In 1864, Rijssen again requested that “Brother J.H. Brilman, currently a teaching elder there, be examined according to Article 8 of the Church Order (‘singular gifts’).” The request was approved on the condition that the examinee would be eligible for a call only from that congregation. After a three-day examination, it was decided, “With prayerful reliance on the Lord,” to admit him to the Holy Ministry of the Divine Word and Sacraments. He was then installed as pastor and teacher in God’s congregation.
…Two issues in Rijssen…
In 1869, during the classis meeting in Rijssen, the local minister, Rev. Brilman, and Brother Jansen (mentioned earlier in connection with Zwolle) were delegated to the (final) General Assembly of the Cross Churches. Two local issues were also discussed:
- An objection was raised against the appointment of Brother H.G. Ligtenberg as deacon. He had not yet been confirmed in this role. Upon reviewing the minutes of the church council meetings to investigate the nomination process, it was revealed that while the minutes had been written, they had not been read aloud to the council for six years. Furthermore, they had subsequently been signed by the minister and an elder without the council’s knowledge. The minutes were declared invalid, and the complaint was deemed inadmissible. The process had to start over.
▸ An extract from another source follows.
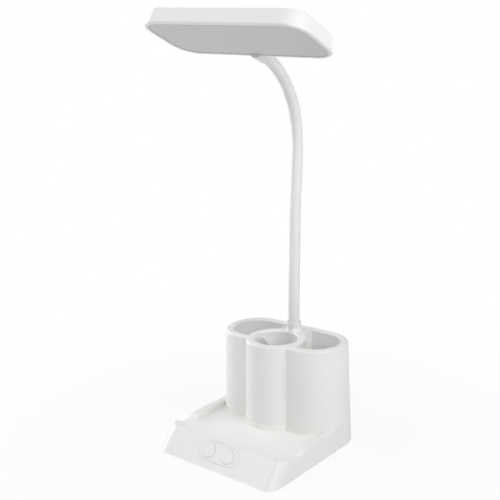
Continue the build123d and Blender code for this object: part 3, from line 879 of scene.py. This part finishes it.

- The second issue concerned Rev. Brilman’s intention to emigrate to America. The classis deemed this “untimely and unlawful” and refused him a church certificate and recommendation. He requested that the matter be brought before the General Assembly for their opinion. This request was granted. However, the emigration did not proceed; Rev. Brilman left Rijssen in 1869, accepting a call to Vroomshoop. He passed away in 1875 as the Reformed minister of Holten at the age of 42.